- PROBLEM TO WORK ON
Write the material out again exactly as it stands.

- SUPPLIED DATA

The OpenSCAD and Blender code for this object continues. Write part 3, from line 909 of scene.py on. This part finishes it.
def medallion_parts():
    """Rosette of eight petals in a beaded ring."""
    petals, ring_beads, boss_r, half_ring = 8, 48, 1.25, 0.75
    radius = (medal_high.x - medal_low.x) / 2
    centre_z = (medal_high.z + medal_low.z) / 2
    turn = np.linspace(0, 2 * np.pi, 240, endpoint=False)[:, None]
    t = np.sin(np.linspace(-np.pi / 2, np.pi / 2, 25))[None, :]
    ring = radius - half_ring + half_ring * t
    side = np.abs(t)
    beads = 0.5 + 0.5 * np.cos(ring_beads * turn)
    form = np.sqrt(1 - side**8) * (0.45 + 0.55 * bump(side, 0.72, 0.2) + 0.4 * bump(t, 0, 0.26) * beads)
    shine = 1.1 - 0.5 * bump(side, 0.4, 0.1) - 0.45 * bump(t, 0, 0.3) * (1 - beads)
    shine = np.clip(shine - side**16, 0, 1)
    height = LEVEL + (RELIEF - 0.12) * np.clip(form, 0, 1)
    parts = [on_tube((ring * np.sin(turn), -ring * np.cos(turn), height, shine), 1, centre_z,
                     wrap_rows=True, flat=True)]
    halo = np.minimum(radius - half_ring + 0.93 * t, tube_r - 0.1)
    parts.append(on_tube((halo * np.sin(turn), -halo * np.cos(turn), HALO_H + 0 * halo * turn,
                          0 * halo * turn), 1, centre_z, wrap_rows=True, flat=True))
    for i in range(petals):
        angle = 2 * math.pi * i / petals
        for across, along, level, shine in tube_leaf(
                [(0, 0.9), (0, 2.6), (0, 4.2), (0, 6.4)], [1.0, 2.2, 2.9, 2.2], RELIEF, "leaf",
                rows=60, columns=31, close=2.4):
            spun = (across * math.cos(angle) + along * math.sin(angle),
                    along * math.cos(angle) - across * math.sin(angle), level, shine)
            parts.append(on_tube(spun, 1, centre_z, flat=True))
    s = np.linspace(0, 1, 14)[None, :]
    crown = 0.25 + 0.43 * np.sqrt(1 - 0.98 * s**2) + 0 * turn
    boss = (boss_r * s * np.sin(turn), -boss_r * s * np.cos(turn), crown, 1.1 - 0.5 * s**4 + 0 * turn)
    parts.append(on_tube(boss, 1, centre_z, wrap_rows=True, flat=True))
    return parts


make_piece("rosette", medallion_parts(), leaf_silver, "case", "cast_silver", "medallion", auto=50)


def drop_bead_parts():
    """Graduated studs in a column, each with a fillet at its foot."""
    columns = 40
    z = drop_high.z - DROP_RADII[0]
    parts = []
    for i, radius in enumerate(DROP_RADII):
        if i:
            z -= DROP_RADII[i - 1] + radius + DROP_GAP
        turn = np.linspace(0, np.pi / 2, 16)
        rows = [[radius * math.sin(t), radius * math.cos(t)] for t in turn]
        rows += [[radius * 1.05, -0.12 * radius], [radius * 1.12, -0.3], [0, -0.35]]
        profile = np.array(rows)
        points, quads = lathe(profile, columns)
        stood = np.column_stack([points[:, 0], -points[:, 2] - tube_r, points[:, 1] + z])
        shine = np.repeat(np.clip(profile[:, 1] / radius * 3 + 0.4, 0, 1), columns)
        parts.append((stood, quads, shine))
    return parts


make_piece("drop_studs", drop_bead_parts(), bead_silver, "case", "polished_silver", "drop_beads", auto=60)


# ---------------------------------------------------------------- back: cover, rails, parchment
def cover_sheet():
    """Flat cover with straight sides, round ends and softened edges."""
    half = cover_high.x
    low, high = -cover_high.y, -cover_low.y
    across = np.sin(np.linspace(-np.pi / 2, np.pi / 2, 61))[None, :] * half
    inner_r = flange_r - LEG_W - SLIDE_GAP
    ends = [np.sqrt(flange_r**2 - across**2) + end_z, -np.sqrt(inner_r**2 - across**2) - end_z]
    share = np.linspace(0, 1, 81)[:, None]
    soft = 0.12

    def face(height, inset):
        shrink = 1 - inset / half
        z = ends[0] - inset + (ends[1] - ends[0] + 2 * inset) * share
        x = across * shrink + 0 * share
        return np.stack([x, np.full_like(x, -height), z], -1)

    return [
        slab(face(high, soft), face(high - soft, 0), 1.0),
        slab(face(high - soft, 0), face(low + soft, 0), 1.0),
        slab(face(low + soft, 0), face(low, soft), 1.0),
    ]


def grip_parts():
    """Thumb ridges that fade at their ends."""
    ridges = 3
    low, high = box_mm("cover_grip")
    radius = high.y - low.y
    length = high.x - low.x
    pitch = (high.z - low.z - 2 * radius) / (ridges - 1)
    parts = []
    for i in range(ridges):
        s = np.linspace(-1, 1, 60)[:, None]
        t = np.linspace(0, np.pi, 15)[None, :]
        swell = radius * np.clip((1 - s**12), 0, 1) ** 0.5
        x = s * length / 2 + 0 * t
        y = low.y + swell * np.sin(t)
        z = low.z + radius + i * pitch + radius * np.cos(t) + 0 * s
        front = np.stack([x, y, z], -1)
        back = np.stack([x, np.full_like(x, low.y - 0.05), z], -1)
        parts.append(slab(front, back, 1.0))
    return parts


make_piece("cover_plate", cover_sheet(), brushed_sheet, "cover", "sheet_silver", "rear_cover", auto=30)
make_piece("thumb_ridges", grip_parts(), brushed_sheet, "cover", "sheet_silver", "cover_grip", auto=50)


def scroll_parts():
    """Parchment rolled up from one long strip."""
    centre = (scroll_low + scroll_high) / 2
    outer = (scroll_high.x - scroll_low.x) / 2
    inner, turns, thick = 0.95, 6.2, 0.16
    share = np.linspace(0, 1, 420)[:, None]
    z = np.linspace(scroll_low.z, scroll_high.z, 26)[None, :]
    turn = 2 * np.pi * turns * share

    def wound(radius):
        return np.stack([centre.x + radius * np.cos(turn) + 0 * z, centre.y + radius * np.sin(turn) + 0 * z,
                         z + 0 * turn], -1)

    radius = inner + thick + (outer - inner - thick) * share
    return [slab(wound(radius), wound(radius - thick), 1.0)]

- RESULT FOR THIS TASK
The OpenSCAD and Blender code for this object continues. Write part 3, from line 909 of scene.py on. This part finishes it.
def medallion_parts():
    """Rosette of eight petals in a beaded ring."""
    petals, ring_beads, boss_r, half_ring = 8, 48, 1.25, 0.75
    radius = (medal_high.x - medal_low.x) / 2
    centre_z = (medal_high.z + medal_low.z) / 2
    turn = np.linspace(0, 2 * np.pi, 240, endpoint=False)[:, None]
    t = np.sin(np.linspace(-np.pi / 2, np.pi / 2, 25))[None, :]
    ring = radius - half_ring + half_ring * t
    side = np.abs(t)
    beads = 0.5 + 0.5 * np.cos(ring_beads * turn)
    form = np.sqrt(1 - side**8) * (0.45 + 0.55 * bump(side, 0.72, 0.2) + 0.4 * bump(t, 0, 0.26) * beads)
    shine = 1.1 - 0.5 * bump(side, 0.4, 0.1) - 0.45 * bump(t, 0, 0.3) * (1 - beads)
    shine = np.clip(shine - side**16, 0, 1)
    height = LEVEL + (RELIEF - 0.12) * np.clip(form, 0, 1)
    parts = [on_tube((ring * np.sin(turn), -ring * np.cos(turn), height, shine), 1, centre_z,
                     wrap_rows=True, flat=True)]
    halo = np.minimum(radius - half_ring + 0.93 * t, tube_r - 0.1)
    parts.append(on_tube((halo * np.sin(turn), -halo * np.cos(turn), HALO_H + 0 * halo * turn,
                          0 * halo * turn), 1, centre_z, wrap_rows=True, flat=True))
    for i in range(petals):
        angle = 2 * math.pi * i / petals
        for across, along, level, shine in tube_leaf(
                [(0, 0.9), (0, 2.6), (0, 4.2), (0, 6.4)], [1.0, 2.2, 2.9, 2.2], RELIEF, "leaf",
                rows=60, columns=31, close=2.4):
            spun = (across * math.cos(angle) + along * math.sin(angle),
                    along * math.cos(angle) - across * math.sin(angle), level, shine)
            parts.append(on_tube(spun, 1, centre_z, flat=True))
    s = np.linspace(0, 1, 14)[None, :]
    crown = 0.25 + 0.43 * np.sqrt(1 - 0.98 * s**2) + 0 * turn
    boss = (boss_r * s * np.sin(turn), -boss_r * s * np.cos(turn), crown, 1.1 - 0.5 * s**4 + 0 * turn)
    parts.append(on_tube(boss, 1, centre_z, wrap_rows=True, flat=True))
    return parts


make_piece("rosette", medallion_parts(), leaf_silver, "case", "cast_silver", "medallion", auto=50)


def drop_bead_parts():
    """Graduated studs in a column, each with a fillet at its foot."""
    columns = 40
    z = drop_high.z - DROP_RADII[0]
    parts = []
    for i, radius in enumerate(DROP_RADII):
        if i:
            z -= DROP_RADII[i - 1] + radius + DROP_GAP
        turn = np.linspace(0, np.pi / 2, 16)
        rows = [[radius * math.sin(t), radius * math.cos(t)] for t in turn]
        rows += [[radius * 1.05, -0.12 * radius], [radius * 1.12, -0.3], [0, -0.35]]
        profile = np.array(rows)
        points, quads = lathe(profile, columns)
        stood = np.column_stack([points[:, 0], -points[:, 2] - tube_r, points[:, 1] + z])
        shine = np.repeat(np.clip(profile[:, 1] / radius * 3 + 0.4, 0, 1), columns)
        parts.append((stood, quads, shine))
    return parts


make_piece("drop_studs", drop_bead_parts(), bead_silver, "case", "polished_silver", "drop_beads", auto=60)


# ---------------------------------------------------------------- back: cover, rails, parchment
def cover_sheet():
    """Flat cover with straight sides, round ends and softened edges."""
    half = cover_high.x
    low, high = -cover_high.y, -cover_low.y
    across = np.sin(np.linspace(-np.pi / 2, np.pi / 2, 61))[None, :] * half
    inner_r = flange_r - LEG_W - SLIDE_GAP
    ends = [np.sqrt(flange_r**2 - across**2) + end_z, -np.sqrt(inner_r**2 - across**2) - end_z]
    share = np.linspace(0, 1, 81)[:, None]
    soft = 0.12

    def face(height, inset):
        shrink = 1 - inset / half
        z = ends[0] - inset + (ends[1] - ends[0] + 2 * inset) * share
        x = across * shrink + 0 * share
        return np.stack([x, np.full_like(x, -height), z], -1)

    return [
        slab(face(high, soft), face(high - soft, 0), 1.0),
        slab(face(high - soft, 0), face(low + soft, 0), 1.0),
        slab(face(low + soft, 0), face(low, soft), 1.0),
    ]


def grip_parts():
    """Thumb ridges that fade at their ends."""
    ridges = 3
    low, high = box_mm("cover_grip")
    radius = high.y - low.y
    length = high.x - low.x
    pitch = (high.z - low.z - 2 * radius) / (ridges - 1)
    parts = []
    for i in range(ridges):
        s = np.linspace(-1, 1, 60)[:, None]
        t = np.linspace(0, np.pi, 15)[None, :]
        swell = radius * np.clip((1 - s**12), 0, 1) ** 0.5
        x = s * length / 2 + 0 * t
        y = low.y + swell * np.sin(t)
        z = low.z + radius + i * pitch + radius * np.cos(t) + 0 * s
        front = np.stack([x, y, z], -1)
        back = np.stack([x, np.full_like(x, low.y - 0.05), z], -1)
        parts.append(slab(front, back, 1.0))
    return parts


make_piece("cover_plate", cover_sheet(), brushed_sheet, "cover", "sheet_silver", "rear_cover", auto=30)
make_piece("thumb_ridges", grip_parts(), brushed_sheet, "cover", "sheet_silver", "cover_grip", auto=50)


def scroll_parts():
    """Parchment rolled up from one long strip."""
    centre = (scroll_low + scroll_high) / 2
    outer = (scroll_high.x - scroll_low.x) / 2
    inner, turns, thick = 0.95, 6.2, 0.16
    share = np.linspace(0, 1, 420)[:, None]
    z = np.linspace(scroll_low.z, scroll_high.z, 26)[None, :]
    turn = 2 * np.pi * turns * share

    def wound(radius):
        return np.stack([centre.x + radius * np.cos(turn) + 0 * z, centre.y + radius * np.sin(turn) + 0 * z,
                         z + 0 * turn], -1)

    radius = inner + thick + (outer - inner - thick) * share
    return [slab(wound(radius), wound(radius - thick), 1.0)]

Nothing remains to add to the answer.